Entries with model source code.
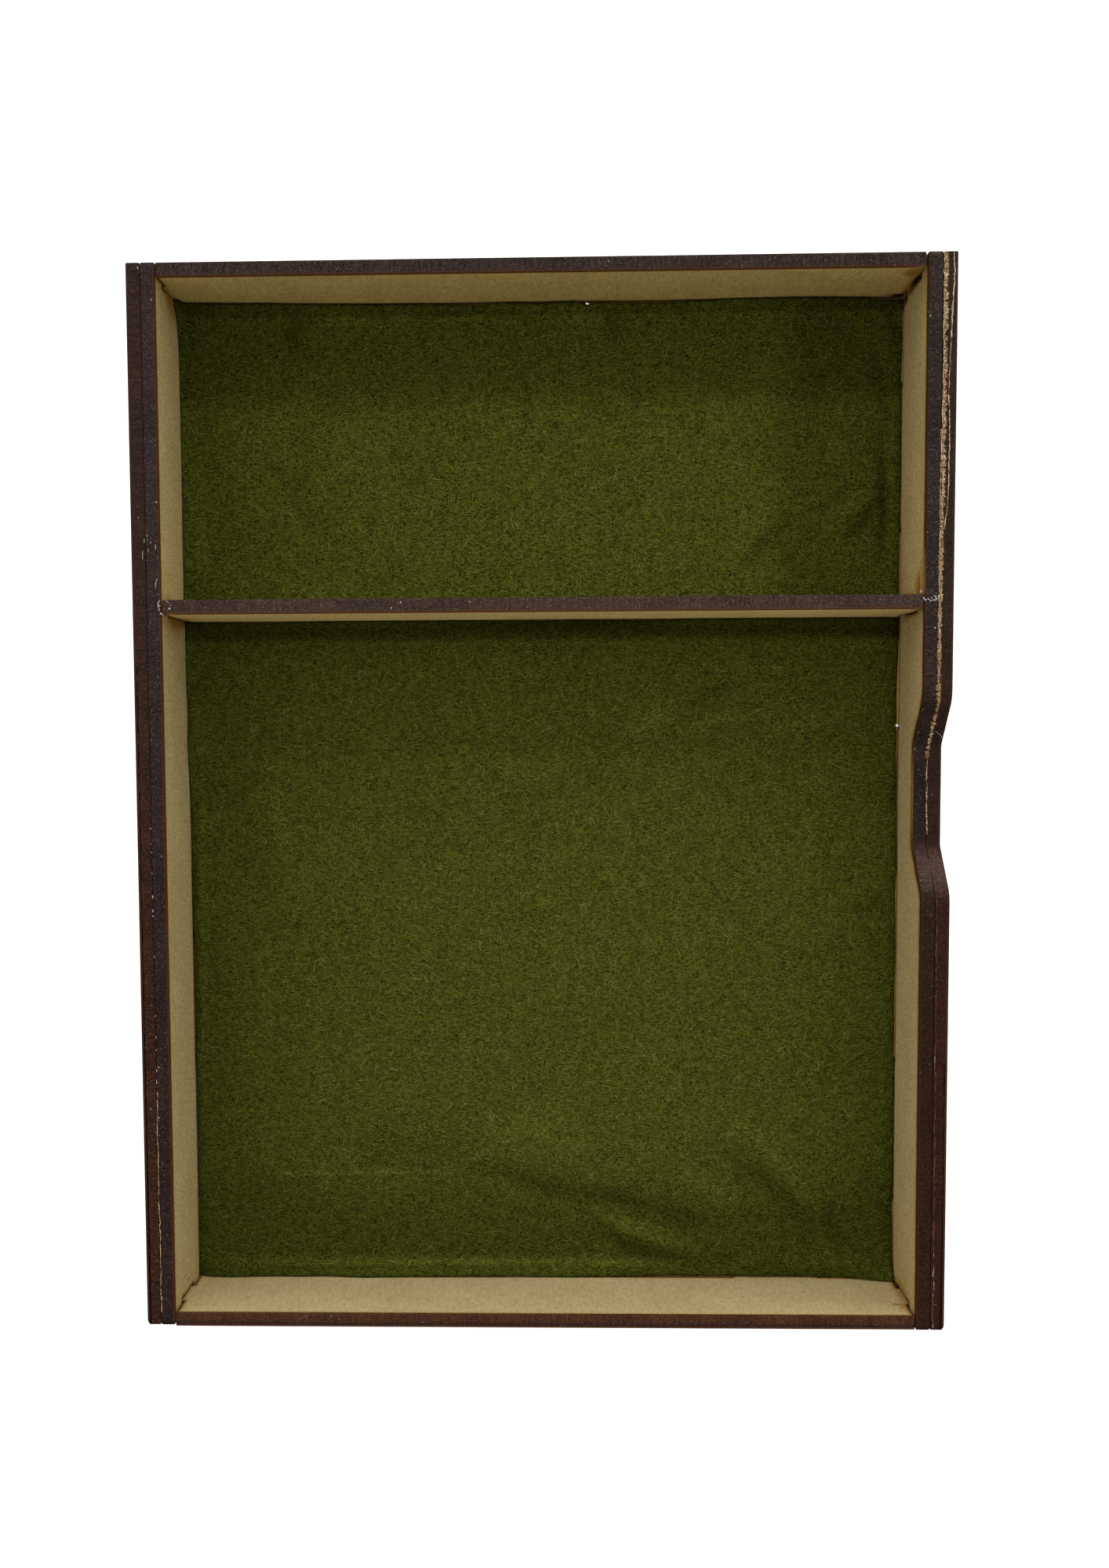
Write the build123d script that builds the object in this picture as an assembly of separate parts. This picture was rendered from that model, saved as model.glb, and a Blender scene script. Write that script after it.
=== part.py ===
# Dice storage box: an open tray of laser-cut fibreboard with two felt-lined compartments.
# Each side wall is two boards glued together, and the right one has a finger notch in its rim.
# Millimetres. +Z up, X across, Y along with the rear at +Y, origin under the middle of the tray.
import math
import os

from build123d import *

# Sheet material
board = 3.0              # thickness of every fibreboard panel
felt_thickness = 1.5
cut_gap = 0.05           # clearance that the laser leaves on each flank of a tab
felt_gap = 0.6           # from the felt's cut edge to the walls and the divider

# Compartments
inner_width = 156.0      # between the inner side boards
rear_length = 65.0       # small compartment, from the divider to the rear wall
front_length = 147.0     # large compartment, from the front wall to the divider
wall_height = 28.0       # from the surface that the tray stands on to the rim

# Finger notch in the right-hand wall
notch_mouth = 40.0       # width at the rim, between the flanks before rounding
notch_depth = 9.5
notch_slope = 45.0       # degrees between each flank and the horizontal
notch_centre = 1.2       # along Y from the tray's middle
notch_lip_radius = 5.0   # where a flank meets the rim
notch_foot_radius = 2.0  # where a flank meets the notch's flat bottom

# Tabs that hold the panels together
corner_tab = 11.0        # height of the tab at each end of an end wall
divider_tab = 11.0       # height of the tab at each end of the divider
end_foot = 20.0          # width of an end wall's foot tabs, which pass through the base board
end_feet = 3
side_foot = 31.5         # width of an inner side board's foot tabs
side_feet = 3
divider_foot = 20.0      # width of the divider's foot tabs
divider_feet = 2

# Upright corners at the front of the cover boards, sanded round
front_corner_radius = 1.0

inner_length = rear_length + board + front_length
half_width = inner_width / 2
half_inner = inner_length / 2
half_outer = half_inner + board
base_width = half_width + board                  # half the base board, to the cover boards
divider_rear = half_inner - rear_length
divider_front = divider_rear - board
tab_level = (board + wall_height) / 2            # side tabs sit half-way up the open part of a wall


# Rectangle on a drawing plane, grown by a clearance on all sides.
def patch(u_low, u_high, v_low, v_high, grow=0.0):
    size = Rectangle(u_high - u_low + 2 * grow, v_high - v_low + 2 * grow)
    return Pos((u_low + u_high) / 2, (v_low + v_high) / 2) * size


# Start and end of each of count tabs, spaced evenly along an edge that is centred on zero.
def tab_spans(edge_length, tab_width, count):
    step = edge_length / count
    middles = [(i - (count - 1) / 2) * step for i in range(count)]
    return [(m - tab_width / 2, m + tab_width / 2) for m in middles]


# Panel that stands along Y, drawn in Y and Z, one board thick and growing outwards from x_face.
def side_panel(outline, x_face):
    outward = math.copysign(1, x_face)
    plane = Plane(origin=(x_face, 0, 0), x_dir=(0, 1, 0), z_dir=(1, 0, 0))
    return extrude(plane * outline, amount=outward * board)


# Panel that stands along X, drawn in X and Z, one board thick and growing rearwards from y_front.
def cross_panel(outline, y_front):
    plane = Plane(origin=(0, y_front, 0), x_dir=(1, 0, 0), z_dir=(0, -1, 0))
    return extrude(plane * outline, amount=-board)


side_foot_spans = tab_spans(2 * half_outer, side_foot, side_feet)
end_foot_spans = tab_spans(inner_width, end_foot, end_feet)
divider_foot_spans = tab_spans(inner_width, divider_foot, divider_feet)


# Area that the finger notch takes out of a side board, in Y and Z. It widens above the rim so that
# each lip is a corner of the outline and can be rounded.
def notch_cut():
    run = notch_depth / math.tan(math.radians(notch_slope))
    mouth = notch_mouth / 2
    above = 2 * notch_lip_radius
    floor_level = wall_height - notch_depth
    right_half = [
        (mouth - run, floor_level),
        (mouth, wall_height),
        (mouth + above, wall_height),
        (mouth + above, wall_height + above),
    ]
    left_half = [(-u, v) for u, v in reversed(right_half)]
    cut = Pos(notch_centre, 0) * make_face(Polyline(*right_half, *left_half, close=True))
    lips = [v for v in cut.vertices()
            if abs(abs(v.X - notch_centre) - mouth) < 1e-6 and abs(v.Y - wall_height) < 1e-6]
    cut = fillet(lips, notch_lip_radius)
    feet = [v for v in cut.vertices() if abs(v.Y - floor_level) < 1e-6]
    return fillet(feet, notch_foot_radius)


# Structural side board: feet through the base board, an open slot at each end for the end wall's
# tab, and a closed mortise for the divider's tab.
def inner_side(x_face, notched):
    outline = patch(-half_outer, half_outer, board, wall_height)
    for start, end in side_foot_spans:
        outline += patch(start, end, 0, board)
    slot = (tab_level - corner_tab / 2, tab_level + corner_tab / 2)
    outline -= patch(half_inner, half_outer, *slot, grow=cut_gap)
    outline -= patch(-half_outer, -half_inner, *slot, grow=cut_gap)
    mortise = (tab_level - divider_tab / 2, tab_level + divider_tab / 2)
    outline -= patch(divider_front, divider_rear, *mortise, grow=cut_gap)
    if notched:
        outline -= notch_cut()
    return side_panel(outline, x_face)


# Cover board glued over the joints: plain, with its upright front corner rounded.
def outer_side(x_face, notched):
    outline = patch(-half_outer, half_outer, 0, wall_height)
    if notched:
        outline -= notch_cut()
    cover = side_panel(outline, x_face)
    uprights = cover.edges().filter_by(Axis.Z).group_by(Axis.Y)[0]
    outer_edge = max(uprights, key=lambda edge: abs(edge.center().X))
    return fillet(outer_edge, front_corner_radius)


# End wall: one tab through each inner side board, and feet through the base board.
def end_wall(y_front):
    outline = patch(-half_width, half_width, board, wall_height)
    outline += patch(-base_width, base_width, tab_level - corner_tab / 2, tab_level + corner_tab / 2)
    for start, end in end_foot_spans:
        outline += patch(start, end, 0, board)
    return cross_panel(outline, y_front)


# Divider: tabs into the mortises of the inner side boards and of the base board.
def divider():
    outline = patch(-half_width, half_width, board, wall_height)
    outline += patch(-base_width, base_width, tab_level - divider_tab / 2, tab_level + divider_tab / 2)
    for start, end in divider_foot_spans:
        outline += patch(start, end, 0, board)
    return cross_panel(outline, divider_front)


# Base board: its edge fingers fill the spaces between the walls' feet, out to the cover boards.
def base_board():
    outline = patch(-base_width, base_width, -half_outer, half_outer)
    for start, end in side_foot_spans:
        outline -= patch(half_width, base_width, start, end, grow=cut_gap)
        outline -= patch(-base_width, -half_width, start, end, grow=cut_gap)
    for start, end in end_foot_spans:
        outline -= patch(start, end, half_inner, half_outer, grow=cut_gap)
        outline -= patch(start, end, -half_outer, -half_inner, grow=cut_gap)
    for start, end in divider_foot_spans:
        outline -= patch(start, end, divider_front, divider_rear, grow=cut_gap)
    return extrude(outline, amount=board)


# Felt sheet glued to the base board, cut a little smaller than its compartment.
def felt(y_low, y_high):
    sheet = patch(-half_width, half_width, y_low, y_high, grow=-felt_gap)
    return extrude(Pos(0, 0, board) * sheet, amount=felt_thickness)


pieces = {
    "base_board": base_board(),
    "rear_wall": end_wall(half_inner),
    "front_wall": end_wall(-half_outer),
    "divider": divider(),
    "left_inner_wall": inner_side(-half_width, notched=False),
    "left_outer_wall": outer_side(-base_width, notched=False),
    "right_inner_wall": inner_side(half_width, notched=True),
    "right_outer_wall": outer_side(base_width, notched=True),
    "rear_felt": felt(divider_rear, half_inner),
    "front_felt": felt(-half_inner, divider_front),
}

os.makedirs("parts", exist_ok=True)
for node, solid in pieces.items():
    export_step(solid, f"parts/{node}.step")
    print(f"{node}: {solid.volume:.0f} mm3")
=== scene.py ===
import math

import bpy
import numpy as np
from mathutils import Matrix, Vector
from mathutils.geometry import delaunay_2d_cdt


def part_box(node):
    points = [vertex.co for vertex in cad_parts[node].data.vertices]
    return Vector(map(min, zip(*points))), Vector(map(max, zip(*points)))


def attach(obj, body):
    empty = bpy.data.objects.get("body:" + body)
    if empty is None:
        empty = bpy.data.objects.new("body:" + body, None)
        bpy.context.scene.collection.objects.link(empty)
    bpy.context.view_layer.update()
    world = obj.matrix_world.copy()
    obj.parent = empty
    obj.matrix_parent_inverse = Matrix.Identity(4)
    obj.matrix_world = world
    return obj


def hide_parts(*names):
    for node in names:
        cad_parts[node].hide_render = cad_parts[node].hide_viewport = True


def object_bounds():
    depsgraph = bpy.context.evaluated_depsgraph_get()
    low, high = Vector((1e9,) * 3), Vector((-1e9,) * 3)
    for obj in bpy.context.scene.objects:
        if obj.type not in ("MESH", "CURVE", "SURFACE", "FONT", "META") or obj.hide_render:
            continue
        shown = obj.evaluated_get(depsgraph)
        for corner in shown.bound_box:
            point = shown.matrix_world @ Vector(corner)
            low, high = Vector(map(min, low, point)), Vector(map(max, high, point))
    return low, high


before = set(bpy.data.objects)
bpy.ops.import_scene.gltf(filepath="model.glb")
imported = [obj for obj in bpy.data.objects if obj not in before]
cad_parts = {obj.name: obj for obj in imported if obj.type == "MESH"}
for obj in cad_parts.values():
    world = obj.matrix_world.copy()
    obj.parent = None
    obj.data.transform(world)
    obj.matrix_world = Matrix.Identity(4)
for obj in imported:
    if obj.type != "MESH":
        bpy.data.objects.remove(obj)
cadLow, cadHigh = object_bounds()
mm = 0.001
scene = bpy.context.scene

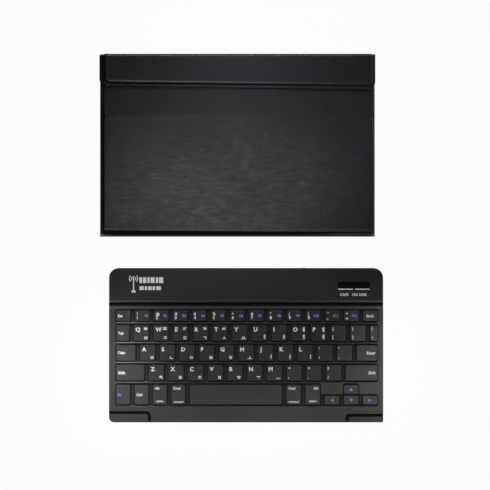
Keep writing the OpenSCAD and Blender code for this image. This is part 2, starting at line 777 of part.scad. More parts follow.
module deck_body() difference() {
    intersection() {
        translate([0, 0, parting_z]) kb_outline(0, bar_top);
        translate([kb_w / 2, 0, 0]) along_x(kb_w) deck_profile();
        translate([0, kb_d / 2, 0]) rotate([90, 0, 0])
            linear_extrude(kb_d, center = true) deck_front();
    }
    // Hollow of the bar, and the space under the keys
    translate([0, 0, parting_z - eps])
        round_plate(side_t, side_t, kb_w - side_t, bar_d - rib_t,
            [kb_rear_r - side_t, kb_rear_r - side_t, 0, 0], bar_roof_z - parting_z + eps);
    translate([side_t, key_bay_y, parting_z - eps])
        cube([kb_w - 2 * side_t, kb_d - max(land_left_d, land_right_d) - rib_t - key_bay_y,
            deck_top - deck_t - parting_z + eps]);
    for (slot = SLOTS) key_slot(slot[0], slot[1]);
    land(-kb_rear_r, land_left_w, land_left_d, land_left_r);
    land(kb_w - land_right_w, kb_w + kb_rear_r, land_right_d, land_right_r);
    translate([0, 0, bar_top - window_t]) window_place(0, bar_top);
    for (x = led_xs)
        translate([x, window_y, bar_roof_z - eps]) cylinder(d = led_d, h = deck_t + eps);
    rear_cuts();
}

module deck() color(abs_colour) on_keyboard() difference() {
    union() {
        deck_body();
        for (p = screw_places) translate([p[0], p[1], floor_z + boss_gap])
            cylinder(d = boss_d, h = groove_z - floor_z - boss_gap);
    }
    for (p = screw_places) translate([p[0], p[1], floor_z])
        cylinder(d = screw_core_d, h = screw_h - bottom_t + boss_gap);
}

// Rubber feet, let into the bottom cover near its corners
foot_sink = 0.3;
foot_in = 14;
foot_places = [[foot_in, foot_in], [kb_w - foot_in, foot_in], [foot_in, kb_d - foot_in],
    [kb_w - foot_in, kb_d - foot_in]];

module bottom_cover() color(abs_colour) on_keyboard() difference() {
    translate([0, 0, foot_h]) kb_outline(0, parting_z - foot_h);
    translate([0, 0, floor_z]) kb_outline(side_t, parting_z);
    for (p = screw_places)
        translate([p[0], p[1], foot_h - eps]) cylinder(d = screw_d, h = bottom_t + 2 * eps);
    for (p = foot_places)
        translate([p[0], p[1], foot_h - eps]) cylinder(d = foot_d, h = eps + foot_sink);
    rear_cuts();
}

module rubber_feet() color([0.08, 0.08, 0.08]) on_keyboard()
    for (p = foot_places) translate([p[0], p[1], 0]) cylinder(d = foot_d, h = foot_h + foot_sink);

// A screw: its head fills the hole in the cover and its core bites into the boss
module case_screws() color(steel_colour) on_keyboard()
    for (p = screw_places) translate([p[0], p[1], foot_h]) difference() {
        union() {
            cylinder(d = screw_d, h = bottom_t);
            cylinder(d = screw_core_d, h = screw_h);
        }
        translate([0, 0, -eps]) cylinder(d = screw_d / 2, h = eps + bottom_t / 2, $fn = 6);
    }

plate_in = 1;
module under_keys(z, h, inset)
    translate([side_t + inset, key_bay_y + inset, z])
        cube([kb_w - 2 * (side_t + inset), kb_d - side_t - key_bay_y - 2 * inset, h]);

module key_plate() color(steel_colour) on_keyboard() under_keys(floor_z, plate_t, plate_in);

// The membrane's tail passes beside a magnet to the circuit board
tail_w = 24;
tail_reach = 4;
tail_x = kb_w / 2 + kb_magnet_x - kb_magnet_w / 2 - side_t - tail_w / 2;
module membrane() color(film_colour) on_keyboard() {
    under_keys(membrane_z, membrane_t, plate_in);
    translate([tail_x - tail_w / 2, bar_d - tail_reach, membrane_z])
        cube([tail_w, key_bay_y + plate_in - bar_d + tail_reach, membrane_t]);
}

function key_mid(k) = [k[0] + k[2] / 2, k[1] + k[3] / 2];

// Two crossed frames under each key, seen from the side as an X, stand round a rubber dome
scissor_bar = 0.8;
scissor_lift = cap_roof_z - dome_z - scissor_t;
scissor_room = 2 * (cap_t + panel_gap);
dome_gap = 0.2;
function scissor_size(across) = min(across - scissor_room, scissor_w);
function dome_foot(k) = min(dome_d, scissor_size(k[2]) - 4 * scissor_bar - dome_gap);

module rubber_domes() color([0.75, 0.75, 0.72]) on_keyboard()
    for (k = ALL_KEYS) translate([key_mid(k)[0], key_mid(k)[1], dome_z])
        cylinder(d1 = dome_foot(k), d2 = dome_foot(k) / 2, h = cap_roof_z - dome_z);

module scissor_leaf(w, d, dir)
    for (side = [-1, 1]) translate([side * (w - scissor_bar) / 2, 0, 0])
        along_x(scissor_bar) polygon([
            [-dir * d / 2, 0], [-dir * d / 2, scissor_t],
            [dir * d / 2, scissor_lift + scissor_t], [dir * d / 2, scissor_lift]
        ]);

module scissor_frames() color(frame_colour) on_keyboard()
    for (k = ALL_KEYS) translate([key_mid(k)[0], key_mid(k)[1], dome_z]) {
        w = scissor_size(k[2]);
        d = scissor_size(k[3]);
        scissor_leaf(w, d, 1);
        scissor_leaf(w - 2 * scissor_bar, d, -1);
    }

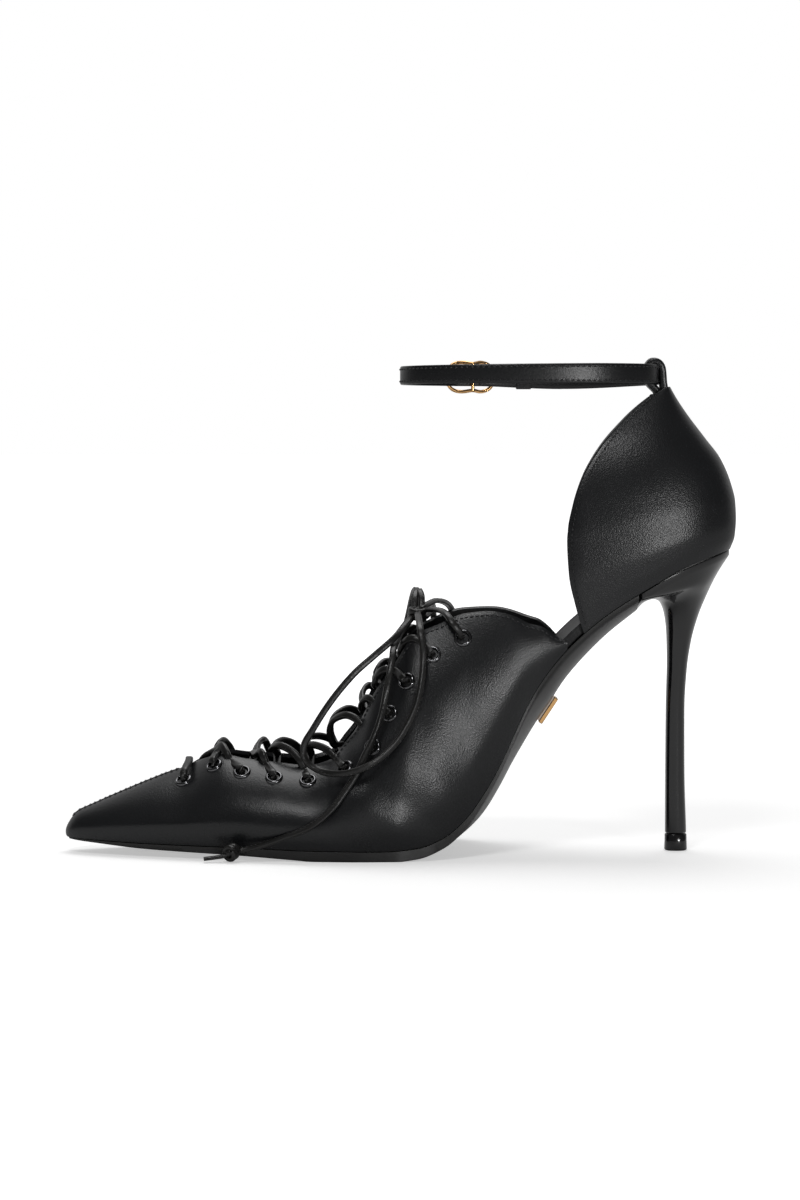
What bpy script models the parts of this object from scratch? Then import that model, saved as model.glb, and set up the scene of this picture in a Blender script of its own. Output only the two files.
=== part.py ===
"""A right lace-up heel: pointed toe, side openings, stiletto heel, ankle strap and a tied lace.

The toe points to -X, the heel to +X, the inner side of the foot to -Y, and the shoe stands on Z = 0.
Sizes are in millimetres and become metres as each mesh is made.
"""

import math
from bisect import bisect_right

import bmesh
import bpy
from mathutils import Vector

MM = 0.001

# Driving sizes of the shoe
LENGTH = 232.0  # toe to the back of the heel, measured along the floor
BALL_HALF = 36.0  # half the width of the sole at the ball of the foot
SEAT_HEIGHT = 105.3  # height of the seam between upper and heel, at the back
WALL = 1.5  # leather and lining
GAP = 0.3  # between pieces that touch
TOE_X = -LENGTH / 2

# Heel seat
SEAT_START = 178.8  # from the toe: the counter's front corners
SEAT_BACK = 230.1  # from the toe: the seam at the back
SEAT_HALF = 22.3
SEAT_POWER = 3.2  # squareness of the seat's outline


def curve_through(places, values):
    """A smooth curve through points that never overshoots them."""
    steps = [b - a for a, b in zip(places, places[1:])]
    slopes = [(b - a) / s for a, b, s in zip(values, values[1:], steps)]
    tangents = [slopes[0]]
    for before, after in zip(slopes, slopes[1:]):
        same_way = before * after > 0
        tangents.append(2 * before * after / (before + after) if same_way else 0.0)
    tangents.append(slopes[-1])

    def value(place):
        place = min(max(place, places[0]), places[-1])
        k = min(bisect_right(places, place) - 1, len(steps) - 1)
        t = (place - places[k]) / steps[k]
        return (
            (1 + 2 * t) * (1 - t) ** 2 * values[k]
            + t * (1 - t) ** 2 * steps[k] * tangents[k]
            + t * t * (3 - 2 * t) * values[k + 1]
            + t * t * (t - 1) * steps[k] * tangents[k + 1]
        )

    return value


def table(columns, rows, first_unit=1.0, **units):
    """Named curves over the first column. Each column is multiplied by its unit."""
    names = columns.split()
    places = [row[0] * first_unit for row in rows]
    return {
        name: curve_through(places, [row[k] * units.get(name, 1.0) for row in rows])
        for k, name in enumerate(names)
        if k
    }


# Sections of the last, a row for each: percent of the length from the toe, then the middle of the foot
# and half the width at the seam, as percent of BALL_HALF
OUTLINE = table(
    "along middle half",
    [
        (0.0, -13.9, 14.0),
        (2.2, -14.0, 18.0),
        (4.3, -14.2, 24.0),
        (8.6, -13.9, 35.6),
        (12.9, -13.0, 46.4),
        (19.4, -11.4, 61.4),
        (25.9, -8.9, 75.0),
        (32.3, -5.6, 86.7),
        (38.8, -2.9, 95.1),
        (45.3, -0.3, 99.4),
        (49.0, 1.2, 99.4),
        (53.9, 3.2, 94.2),
        (60.3, 4.2, 81.4),
        (66.8, 3.2, 69.4),
        (71.1, 1.2, 64.0),
        (77.1, -2.4, 61.9),
        (100.0, -3.4, 61.9),
    ],
    LENGTH / 100,
    middle=BALL_HALF / 100,
    half=BALL_HALF / 100,
)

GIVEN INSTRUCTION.
The lines from the start of the entries above through the line containing "divider_feet = 2" are the ones to return, please; copy them exactly and include both ends.

WRITTEN SOLUTION.
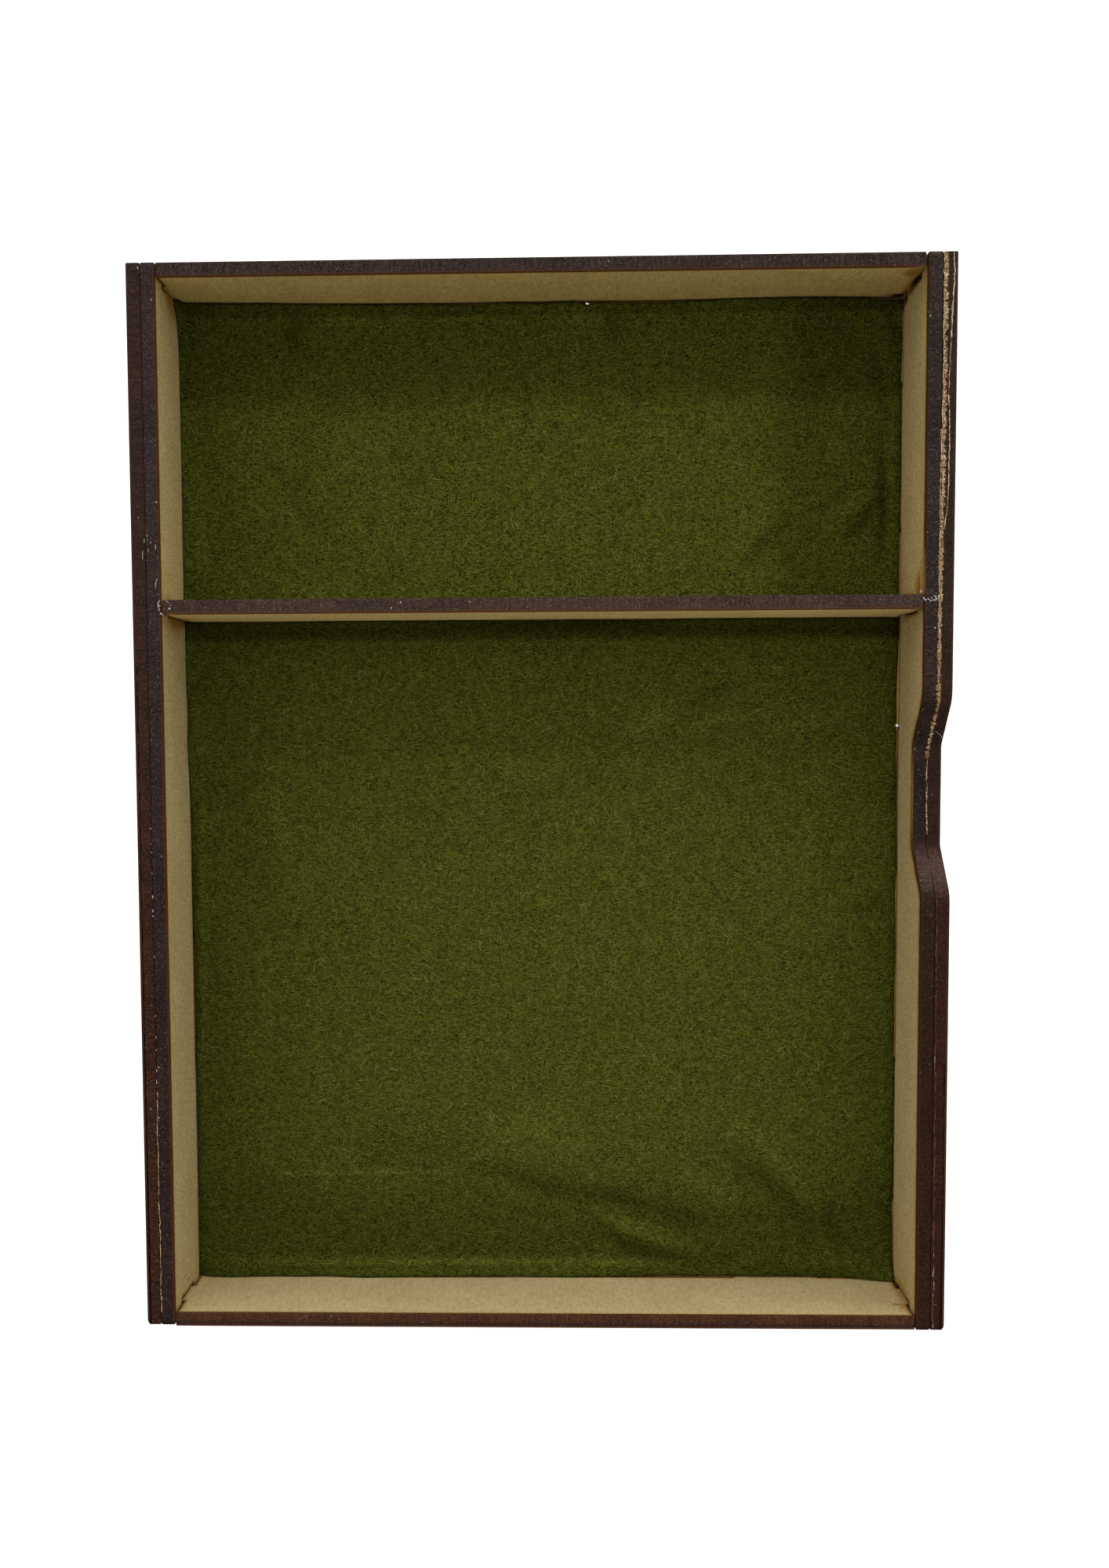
Write the build123d script that builds the object in this picture as an assembly of separate parts. This picture was rendered from that model, saved as model.glb, and a Blender scene script. Write that script after it.
=== part.py ===
# Dice storage box: an open tray of laser-cut fibreboard with two felt-lined compartments.
# Each side wall is two boards glued together, and the right one has a finger notch in its rim.
# Millimetres. +Z up, X across, Y along with the rear at +Y, origin under the middle of the tray.
import math
import os

from build123d import *

# Sheet material
board = 3.0              # thickness of every fibreboard panel
felt_thickness = 1.5
cut_gap = 0.05           # clearance that the laser leaves on each flank of a tab
felt_gap = 0.6           # from the felt's cut edge to the walls and the divider

# Compartments
inner_width = 156.0      # between the inner side boards
rear_length = 65.0       # small compartment, from the divider to the rear wall
front_length = 147.0     # large compartment, from the front wall to the divider
wall_height = 28.0       # from the surface that the tray stands on to the rim

# Finger notch in the right-hand wall
notch_mouth = 40.0       # width at the rim, between the flanks before rounding
notch_depth = 9.5
notch_slope = 45.0       # degrees between each flank and the horizontal
notch_centre = 1.2       # along Y from the tray's middle
notch_lip_radius = 5.0   # where a flank meets the rim
notch_foot_radius = 2.0  # where a flank meets the notch's flat bottom

# Tabs that hold the panels together
corner_tab = 11.0        # height of the tab at each end of an end wall
divider_tab = 11.0       # height of the tab at each end of the divider
end_foot = 20.0          # width of an end wall's foot tabs, which pass through the base board
end_feet = 3
side_foot = 31.5         # width of an inner side board's foot tabs
side_feet = 3
divider_foot = 20.0      # width of the divider's foot tabs
divider_feet = 2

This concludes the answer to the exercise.